O rapaz ouvia-o, enquanto se apaixonava pela prima, a “muito rosada, fresca, gorducha e apetitosa Cunegundes”, a filha do barão. Ele era “um jovem dotado pela natureza com os sentimentos mais suaves. A sua fisionomia retratava a sua alma. Possuía raciocínio justo e o espírito simples; era decerto por essa razão, penso eu, que lhe chamavam Cândido.” Um dia a jovem Cunegundes vê o professor Pangloss com uma criada e dá azo à imaginação. Convida Cândido para a encontrar atrás do biombo e, no momento em que os dois dão um beijo, são descobertos pelo barão que o expulsa do castelo aos pontapés. É então que começa a verdadeira educação de Cândido, no que se pode chamar uma caricatura ao bildungsroman, o romance de crescimento então em voga.
Num tom jocoso, entre o picaresco e a farsa, suportável devido à boa dose de absurdo da escrita, Voltaire narra a incursão de Cândido num mundo para ele totalmente desconhecido, o mundo real do século XVIII, uma sucessão de horrores e violência, fora da proteção dos muros do palácio, nada complacen te com as suas ingenuidade e bondade, prova dolorosa acerca da teoria do otimismo do seu mestre Pangloss.
Após a sua expulsão, o palácio é invadido pelos búlgaros, Cunegundes violada, os pais e o irmão dela torturados, e Cândido forçado a combater como soldado. Ferido, é socorrido por um benfeitor, que pouco depois também acolhe e trata Pangloss, doente de sífilis.
Os três embarcam para Lisboa, onde chegam em pleno terramoto, a grande catástrofe que aconteceu no Dia de Todos os Santos e que fez tremer o mundo católico, que vê a natureza como uma espécie de intermediária da vontade de Deus. Se Deus era bom e misericordioso, como explicar a catástrofe? Voltaire deu um forte contributo para esse abanão no fanatismo religioso ocidental, não só com Cândido ou o Optimismo, mas com o Poema Sobre O Desastre de Lisboa.

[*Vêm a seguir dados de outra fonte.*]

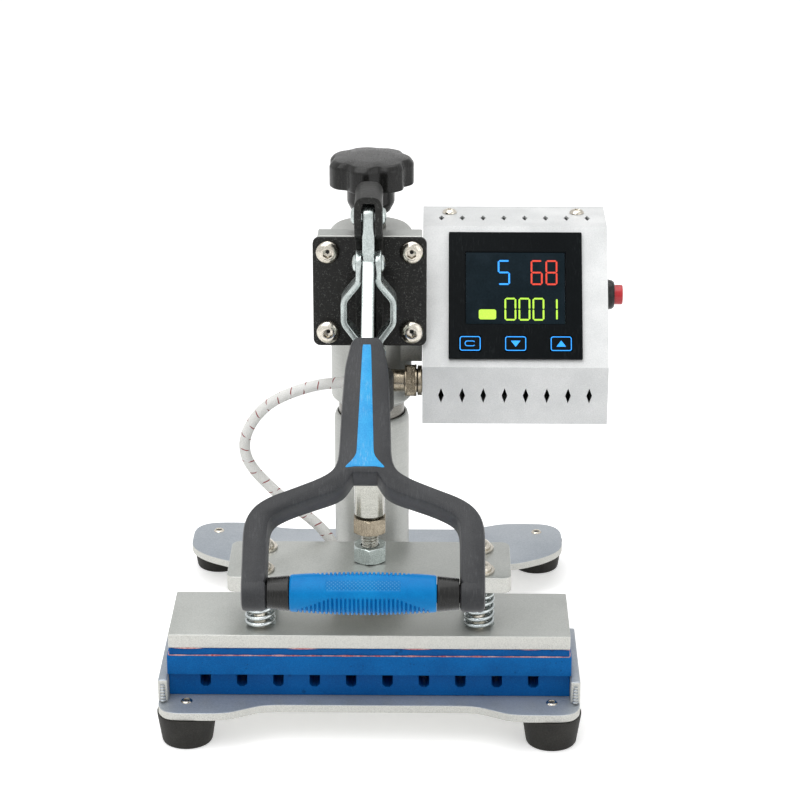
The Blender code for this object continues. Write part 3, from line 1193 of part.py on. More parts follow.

Um e outro títulos fazem parte da génese do Iluminismo, que por sua vez iria originar a Revolução Francesa e marcar a entrada na modernidade.

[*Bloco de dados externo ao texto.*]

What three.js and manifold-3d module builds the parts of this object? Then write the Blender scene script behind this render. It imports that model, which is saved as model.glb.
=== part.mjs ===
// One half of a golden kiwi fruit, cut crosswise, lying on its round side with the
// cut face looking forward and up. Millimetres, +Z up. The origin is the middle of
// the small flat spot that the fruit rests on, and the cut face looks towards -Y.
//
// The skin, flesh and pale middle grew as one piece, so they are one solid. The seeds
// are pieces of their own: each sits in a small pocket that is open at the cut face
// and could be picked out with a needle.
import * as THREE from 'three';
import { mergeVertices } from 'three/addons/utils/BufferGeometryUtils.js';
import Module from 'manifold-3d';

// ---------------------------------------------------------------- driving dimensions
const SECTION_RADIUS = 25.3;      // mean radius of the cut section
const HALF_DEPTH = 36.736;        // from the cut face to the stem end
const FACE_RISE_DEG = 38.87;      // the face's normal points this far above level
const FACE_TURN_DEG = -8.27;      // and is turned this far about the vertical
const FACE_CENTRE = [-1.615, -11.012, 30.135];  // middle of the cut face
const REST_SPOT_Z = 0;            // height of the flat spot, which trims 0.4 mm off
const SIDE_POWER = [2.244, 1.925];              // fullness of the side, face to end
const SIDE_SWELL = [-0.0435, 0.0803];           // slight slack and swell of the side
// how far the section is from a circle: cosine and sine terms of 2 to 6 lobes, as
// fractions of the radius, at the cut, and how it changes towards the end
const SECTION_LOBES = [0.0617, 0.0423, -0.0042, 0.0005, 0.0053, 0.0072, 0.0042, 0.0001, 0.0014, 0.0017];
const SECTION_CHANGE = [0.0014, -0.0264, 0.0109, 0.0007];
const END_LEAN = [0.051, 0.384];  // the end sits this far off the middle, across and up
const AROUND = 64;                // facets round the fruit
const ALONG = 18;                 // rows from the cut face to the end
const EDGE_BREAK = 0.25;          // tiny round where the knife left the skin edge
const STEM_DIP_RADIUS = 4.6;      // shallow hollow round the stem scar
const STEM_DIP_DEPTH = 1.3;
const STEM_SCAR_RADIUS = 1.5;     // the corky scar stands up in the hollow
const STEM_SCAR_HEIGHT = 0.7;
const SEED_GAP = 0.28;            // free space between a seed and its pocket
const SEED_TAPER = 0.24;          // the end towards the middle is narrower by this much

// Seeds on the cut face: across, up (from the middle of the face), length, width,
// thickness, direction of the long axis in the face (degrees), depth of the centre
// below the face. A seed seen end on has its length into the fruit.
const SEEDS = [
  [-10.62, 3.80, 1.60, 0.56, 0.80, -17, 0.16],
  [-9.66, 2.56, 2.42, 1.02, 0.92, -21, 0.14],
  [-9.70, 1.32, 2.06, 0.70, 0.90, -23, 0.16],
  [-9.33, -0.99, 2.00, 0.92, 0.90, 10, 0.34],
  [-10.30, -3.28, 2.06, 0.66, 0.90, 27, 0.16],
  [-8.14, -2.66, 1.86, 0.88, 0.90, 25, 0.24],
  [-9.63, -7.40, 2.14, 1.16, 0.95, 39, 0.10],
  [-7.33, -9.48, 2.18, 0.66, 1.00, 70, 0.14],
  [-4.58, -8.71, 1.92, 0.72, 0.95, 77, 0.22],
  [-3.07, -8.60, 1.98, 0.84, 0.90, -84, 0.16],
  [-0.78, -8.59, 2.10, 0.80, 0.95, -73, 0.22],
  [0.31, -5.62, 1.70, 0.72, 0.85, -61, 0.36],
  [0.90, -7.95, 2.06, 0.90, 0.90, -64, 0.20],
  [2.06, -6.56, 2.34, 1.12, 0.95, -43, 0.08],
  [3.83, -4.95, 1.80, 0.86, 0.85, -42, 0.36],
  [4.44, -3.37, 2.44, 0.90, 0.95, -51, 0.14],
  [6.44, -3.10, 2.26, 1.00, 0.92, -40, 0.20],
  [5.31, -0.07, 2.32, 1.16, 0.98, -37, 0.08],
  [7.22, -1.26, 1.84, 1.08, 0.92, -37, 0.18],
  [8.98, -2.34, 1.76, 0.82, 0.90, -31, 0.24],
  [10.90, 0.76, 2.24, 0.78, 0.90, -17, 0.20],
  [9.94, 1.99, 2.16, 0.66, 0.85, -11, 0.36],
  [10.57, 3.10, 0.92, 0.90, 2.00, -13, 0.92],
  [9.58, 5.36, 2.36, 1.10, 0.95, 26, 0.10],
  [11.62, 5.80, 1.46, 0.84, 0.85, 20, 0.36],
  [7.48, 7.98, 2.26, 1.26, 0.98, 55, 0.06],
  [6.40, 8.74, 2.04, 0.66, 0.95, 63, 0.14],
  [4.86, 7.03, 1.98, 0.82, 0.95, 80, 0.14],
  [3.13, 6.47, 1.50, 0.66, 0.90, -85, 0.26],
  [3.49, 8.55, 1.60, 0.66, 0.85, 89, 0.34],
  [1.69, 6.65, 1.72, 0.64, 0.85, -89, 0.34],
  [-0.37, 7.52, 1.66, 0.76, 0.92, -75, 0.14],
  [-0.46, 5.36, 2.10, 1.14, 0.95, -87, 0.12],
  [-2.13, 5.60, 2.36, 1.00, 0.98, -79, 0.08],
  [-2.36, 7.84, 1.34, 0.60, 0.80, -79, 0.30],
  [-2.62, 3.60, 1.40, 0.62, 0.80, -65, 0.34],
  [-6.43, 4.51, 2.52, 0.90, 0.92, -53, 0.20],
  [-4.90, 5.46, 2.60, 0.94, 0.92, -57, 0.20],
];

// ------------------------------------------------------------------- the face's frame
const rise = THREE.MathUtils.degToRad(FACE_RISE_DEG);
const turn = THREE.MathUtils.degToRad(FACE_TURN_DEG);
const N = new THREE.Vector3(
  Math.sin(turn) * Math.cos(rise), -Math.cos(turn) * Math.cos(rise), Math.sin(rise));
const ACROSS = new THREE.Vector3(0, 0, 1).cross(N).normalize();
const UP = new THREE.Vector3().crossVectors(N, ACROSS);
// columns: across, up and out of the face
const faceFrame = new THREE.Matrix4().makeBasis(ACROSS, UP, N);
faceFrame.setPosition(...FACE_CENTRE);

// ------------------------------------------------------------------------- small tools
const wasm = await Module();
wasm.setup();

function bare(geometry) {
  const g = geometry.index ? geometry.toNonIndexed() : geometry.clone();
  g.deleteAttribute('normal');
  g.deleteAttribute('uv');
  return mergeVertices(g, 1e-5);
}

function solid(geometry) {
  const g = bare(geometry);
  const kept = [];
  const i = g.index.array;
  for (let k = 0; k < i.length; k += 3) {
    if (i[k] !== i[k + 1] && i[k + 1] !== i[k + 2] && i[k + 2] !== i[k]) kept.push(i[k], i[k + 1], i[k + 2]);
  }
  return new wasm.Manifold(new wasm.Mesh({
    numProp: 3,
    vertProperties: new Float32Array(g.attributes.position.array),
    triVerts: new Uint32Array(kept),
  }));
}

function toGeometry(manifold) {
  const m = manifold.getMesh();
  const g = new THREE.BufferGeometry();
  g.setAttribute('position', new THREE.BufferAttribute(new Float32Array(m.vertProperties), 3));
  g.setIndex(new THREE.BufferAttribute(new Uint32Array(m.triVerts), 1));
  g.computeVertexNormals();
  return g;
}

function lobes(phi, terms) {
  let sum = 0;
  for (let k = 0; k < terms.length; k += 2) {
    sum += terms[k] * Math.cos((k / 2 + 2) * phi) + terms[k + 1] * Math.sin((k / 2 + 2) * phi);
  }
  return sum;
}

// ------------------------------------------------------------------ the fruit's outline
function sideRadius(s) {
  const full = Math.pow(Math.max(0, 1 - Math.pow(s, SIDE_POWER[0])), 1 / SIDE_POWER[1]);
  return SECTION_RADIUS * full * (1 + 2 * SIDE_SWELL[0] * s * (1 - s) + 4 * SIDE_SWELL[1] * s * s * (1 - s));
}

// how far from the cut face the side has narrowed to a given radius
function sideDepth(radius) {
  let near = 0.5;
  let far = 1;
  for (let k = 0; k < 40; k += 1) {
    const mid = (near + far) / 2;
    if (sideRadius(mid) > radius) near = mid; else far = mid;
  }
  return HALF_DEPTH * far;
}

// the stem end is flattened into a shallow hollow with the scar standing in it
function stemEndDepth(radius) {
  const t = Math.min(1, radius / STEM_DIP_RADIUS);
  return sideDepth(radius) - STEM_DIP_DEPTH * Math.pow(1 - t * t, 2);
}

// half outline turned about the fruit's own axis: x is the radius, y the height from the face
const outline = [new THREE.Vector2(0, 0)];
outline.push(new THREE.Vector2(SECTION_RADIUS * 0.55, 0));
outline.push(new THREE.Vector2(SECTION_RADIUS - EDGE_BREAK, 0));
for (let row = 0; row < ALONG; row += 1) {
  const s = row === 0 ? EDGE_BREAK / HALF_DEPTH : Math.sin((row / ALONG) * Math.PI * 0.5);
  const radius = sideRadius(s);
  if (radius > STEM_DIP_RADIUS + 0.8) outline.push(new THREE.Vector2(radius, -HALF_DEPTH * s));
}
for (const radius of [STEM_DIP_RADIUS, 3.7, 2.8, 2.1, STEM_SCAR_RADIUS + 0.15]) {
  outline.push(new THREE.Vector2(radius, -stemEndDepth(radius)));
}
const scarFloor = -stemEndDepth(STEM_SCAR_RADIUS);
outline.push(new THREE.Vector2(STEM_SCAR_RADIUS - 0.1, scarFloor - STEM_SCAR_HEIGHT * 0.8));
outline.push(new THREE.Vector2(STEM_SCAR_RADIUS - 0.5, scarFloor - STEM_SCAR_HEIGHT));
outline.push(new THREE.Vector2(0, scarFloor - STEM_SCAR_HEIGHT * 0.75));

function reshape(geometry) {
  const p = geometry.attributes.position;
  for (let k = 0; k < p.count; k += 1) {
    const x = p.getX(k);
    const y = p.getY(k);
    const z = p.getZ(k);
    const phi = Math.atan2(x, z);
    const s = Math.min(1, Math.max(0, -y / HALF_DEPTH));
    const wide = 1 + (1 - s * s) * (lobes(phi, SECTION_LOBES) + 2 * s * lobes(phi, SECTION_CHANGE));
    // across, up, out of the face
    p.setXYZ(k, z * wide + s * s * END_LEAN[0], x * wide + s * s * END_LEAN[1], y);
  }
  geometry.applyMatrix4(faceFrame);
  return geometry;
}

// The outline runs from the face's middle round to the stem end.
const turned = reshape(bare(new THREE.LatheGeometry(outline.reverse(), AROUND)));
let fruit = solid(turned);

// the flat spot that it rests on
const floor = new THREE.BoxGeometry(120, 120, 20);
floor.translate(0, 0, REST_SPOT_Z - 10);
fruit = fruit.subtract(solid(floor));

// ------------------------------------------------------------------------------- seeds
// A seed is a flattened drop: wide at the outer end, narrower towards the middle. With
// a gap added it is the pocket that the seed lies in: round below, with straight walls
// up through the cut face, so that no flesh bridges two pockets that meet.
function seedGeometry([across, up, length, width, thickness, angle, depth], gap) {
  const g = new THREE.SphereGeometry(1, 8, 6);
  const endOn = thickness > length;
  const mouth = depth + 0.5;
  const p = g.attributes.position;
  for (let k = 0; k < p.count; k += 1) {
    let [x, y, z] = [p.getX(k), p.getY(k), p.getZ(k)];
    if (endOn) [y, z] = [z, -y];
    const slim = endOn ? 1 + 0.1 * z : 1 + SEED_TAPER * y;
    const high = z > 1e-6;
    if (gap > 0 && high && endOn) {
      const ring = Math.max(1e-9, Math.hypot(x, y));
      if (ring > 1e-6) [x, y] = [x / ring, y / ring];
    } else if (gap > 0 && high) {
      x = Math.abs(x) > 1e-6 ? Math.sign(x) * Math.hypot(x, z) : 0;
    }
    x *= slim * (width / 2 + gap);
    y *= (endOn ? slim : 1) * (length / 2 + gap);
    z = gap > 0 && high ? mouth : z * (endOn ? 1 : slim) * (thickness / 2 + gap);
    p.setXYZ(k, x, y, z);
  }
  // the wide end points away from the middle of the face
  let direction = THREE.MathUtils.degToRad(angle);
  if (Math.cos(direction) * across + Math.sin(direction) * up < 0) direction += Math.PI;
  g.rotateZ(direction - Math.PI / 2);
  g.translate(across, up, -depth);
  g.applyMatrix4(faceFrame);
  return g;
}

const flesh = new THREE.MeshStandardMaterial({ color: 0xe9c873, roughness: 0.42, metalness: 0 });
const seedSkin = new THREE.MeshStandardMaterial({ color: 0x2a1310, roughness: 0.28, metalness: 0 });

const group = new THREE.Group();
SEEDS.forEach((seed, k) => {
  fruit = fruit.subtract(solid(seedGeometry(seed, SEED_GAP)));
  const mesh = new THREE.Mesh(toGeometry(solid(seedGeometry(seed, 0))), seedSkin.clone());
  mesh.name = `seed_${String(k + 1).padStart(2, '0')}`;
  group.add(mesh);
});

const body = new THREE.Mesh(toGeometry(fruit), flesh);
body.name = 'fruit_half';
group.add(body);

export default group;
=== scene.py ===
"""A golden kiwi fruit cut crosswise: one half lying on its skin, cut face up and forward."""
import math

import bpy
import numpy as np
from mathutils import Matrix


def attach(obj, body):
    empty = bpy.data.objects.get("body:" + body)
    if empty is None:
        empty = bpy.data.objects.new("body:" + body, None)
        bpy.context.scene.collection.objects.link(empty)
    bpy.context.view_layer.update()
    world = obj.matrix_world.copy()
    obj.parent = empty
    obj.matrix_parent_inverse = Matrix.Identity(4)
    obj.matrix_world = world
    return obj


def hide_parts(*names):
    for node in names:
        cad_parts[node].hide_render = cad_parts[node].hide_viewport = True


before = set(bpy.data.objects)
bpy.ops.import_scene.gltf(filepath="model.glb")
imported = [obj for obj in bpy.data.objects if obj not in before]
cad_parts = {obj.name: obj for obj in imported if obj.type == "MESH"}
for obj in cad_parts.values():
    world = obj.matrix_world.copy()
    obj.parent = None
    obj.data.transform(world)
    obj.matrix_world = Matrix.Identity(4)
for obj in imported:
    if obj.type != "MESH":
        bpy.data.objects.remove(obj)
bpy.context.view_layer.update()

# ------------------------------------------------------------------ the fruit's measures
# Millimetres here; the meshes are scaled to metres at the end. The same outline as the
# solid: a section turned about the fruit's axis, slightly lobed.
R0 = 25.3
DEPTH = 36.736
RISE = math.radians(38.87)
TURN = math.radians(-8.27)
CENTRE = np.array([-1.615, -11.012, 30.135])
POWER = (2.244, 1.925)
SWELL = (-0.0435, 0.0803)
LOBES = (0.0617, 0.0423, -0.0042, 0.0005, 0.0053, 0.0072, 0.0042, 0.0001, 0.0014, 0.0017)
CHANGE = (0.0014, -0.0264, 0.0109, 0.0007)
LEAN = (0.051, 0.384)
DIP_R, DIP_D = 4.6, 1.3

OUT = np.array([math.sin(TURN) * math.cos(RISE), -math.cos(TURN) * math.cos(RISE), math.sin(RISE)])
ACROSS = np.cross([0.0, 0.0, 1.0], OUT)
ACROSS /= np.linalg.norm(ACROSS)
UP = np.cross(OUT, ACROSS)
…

Era o racionalismo a questionar a mitologia religiosa que vira no terramoto um castigo de Deus por males que era preciso continuar a punir. Voltaire escolhe o absurdo para desmontar a crueldade implícita nesse raciocínio.

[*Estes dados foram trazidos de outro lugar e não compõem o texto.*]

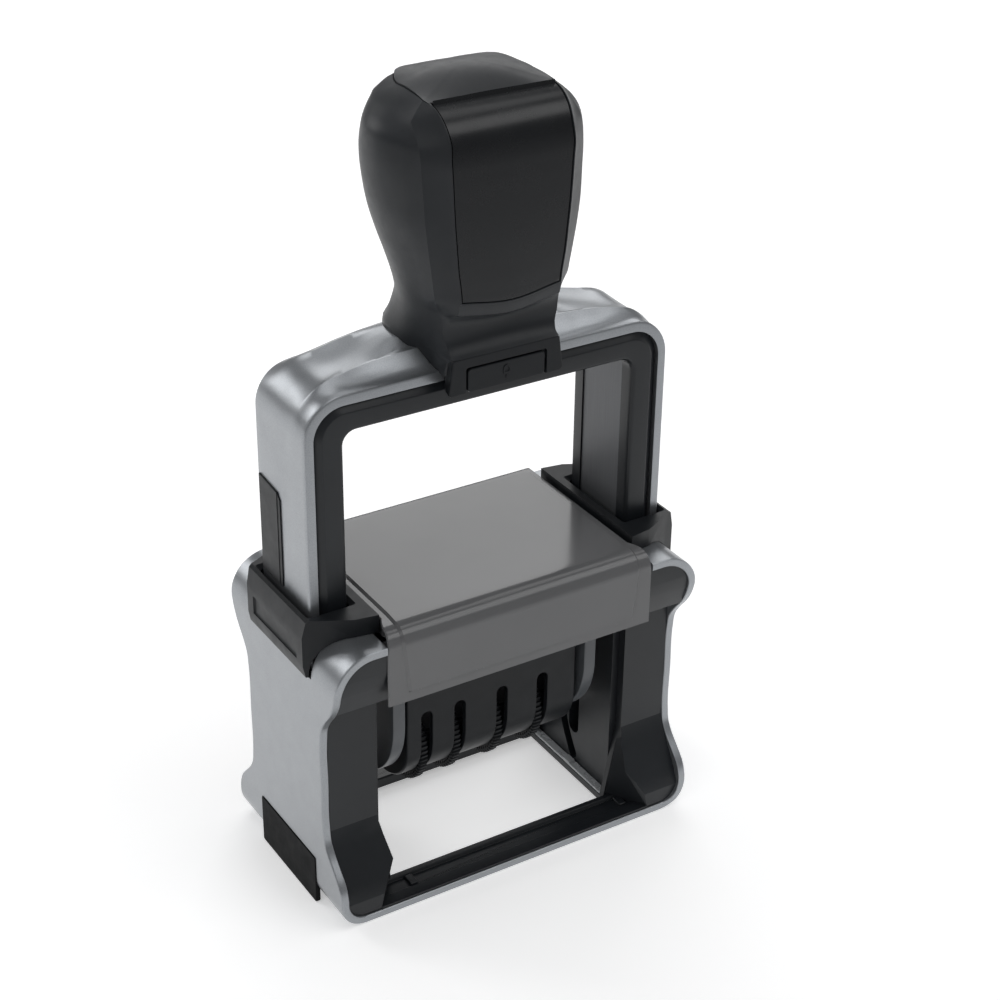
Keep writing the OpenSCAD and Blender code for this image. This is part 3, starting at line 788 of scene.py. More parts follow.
def make_saddle():
    """The block round the arch's bar, with the push button's pocket in its front."""
    gap = 0.45
    core = block("saddle_core", -BLOCK_REAR_HALF, BLOCK_REAR_HALF, -TRIM_FRONT, TRIM_FRONT,
                 TRIM.z1 + 0.1, BLOCK_TOP - 0.4, 0.2)
    saddle = fuse(core, saddle_half(-1), saddle_half(1))
    pocket = block("pocket", BUTTON.x0 - gap, BUTTON.x1 + gap, -40, BUTTON.y1 + 2.0,
                   BLOCK_BOTTOM - 3, BUTTON.z1 - 0.3 + gap, 0.5)
    cut(saddle, pocket)
    soften(saddle, 0.18, 2, 40)
    piece(saddle, "press_frame", "black_plastic", "saddle_block")


def make_button():
    """Push button with a raised padlock outline."""
    face = -(SADDLE.y1 - 0.05)
    top = BUTTON.z1 - 0.3
    outline = box_outline(BUTTON.x0, BUTTON.x1, BLOCK_BOTTOM + 0.1, top, 0.8)
    button = prism("lock_button", outline, "y", face, BUTTON.y1, 0.25)
    line = 0.3
    middle = 0.5 * (BLOCK_BOTTOM + top)
    body = box_outline(-1.2, 1.2, middle - 1.9, middle, 0.2)
    shackle = [(0.8, middle - 0.1), *arc(0, middle + 0.9, 0.8, 0, 180, 8), (-0.8, middle - 0.1)]
    front, root = face - 0.14, face + 0.3
    mark = [outline_ring("mark_body", body, line, "y", front, root),
            outline_ring("mark_shackle", shackle, line, "y", front, root),
            prism("mark_key", box_outline(-0.18, 0.18, middle - 1.35, middle - 0.6, 0.1), "y", front, root)]
    fuse(button, *mark)
    piece(button, "lock_button", "black_plastic", "lock_button")


# ---- Arch ----

ARCH_HALF = ARCH.x1
ARCH_DEPTH = ARCH.y1
ARCH_FOOT = ARCH.z0
TRIM_FRONT = -TRIM.y0
SEAM_HALF = TRIM.x1 + 0.05
SEAM_TOP = TRIM.z1 + 0.05
CLAD = ARCH_HALF - SEAM_HALF
CORNER_R = 8.7
ARCH_TOP = SEAM_TOP + 2.15
OPENING = Span("bar_core").z0 - 0.05
OPENING_HALF = Span("leg_core_right").x0 - 0.3
CORE_DEPTH = Span("bar_core").y1

# Rise of the arch's top over its plain outline, against the distance from the middle, along five lines
RISES = {
    "flute": [(13, 1.2), (20, 1.1), (26, 0.7), (31.5, 0.35), (35, 0.2), (40, 0), (42, 0)],
    "ridge": [(13, 3.8), (20, 3.6), (26, 3.1), (31.5, 2.1), (35, 1.3), (38, 0.6), (42, 0)],
    "valley": [(13, 5.2), (16, 4.9), (20, 3.8), (26, 2.2), (31.5, 1.1), (35, 0.7), (38, 0.35), (42, 0)],
    "rear_ridge": [(13, 4.4), (20, 3.9), (26, 3.0), (31.5, 1.8), (35, 1.1), (38, 0.5), (42, 0)],
    "rear_edge": [(13, 2.7), (22.8, 1.3), (31.7, -0.2), (35, -0.4), (38, -0.2), (42, 0)],
}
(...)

É no arranque do capítulo VI: “Após o tremor de terra que destruíra três quartos de Lisboa, os sábios do País cogitaram em que o meio mais eficaz para prevenir a ruína total da cidade consistia em dar ao povo um rico auto de fé.” Ainda se está no início de Cândido ou o Optimismo e, com Cândido, já os leitores se vão interrogando: perante tanto sofrimento, onde está a bondade do mundo de que falava Leibniz? Ele faz a pergunta assim: “Se este é o melhor dos mundos possíveis, como serão os outros?” É a pergunta recorrente de Voltaire ao longo dos 30 capítulos em que se divide o livro que também é sobre a necessidade e civilizar, ou, como o célebre Iluminista escreveu, da criação do jardim como lugar onde o homem se pode cumprir, na sua função num mundo comandado pela natureza e não pela vontade de um Deus benevolente que quer benevolentes os homens. A metáfora do jardim ou da horta por cultivar sobreviveu até aos nossos dias. Não um jardim fechado que tenta proteger do mal, mas a horta aberta onde o homem se realiza.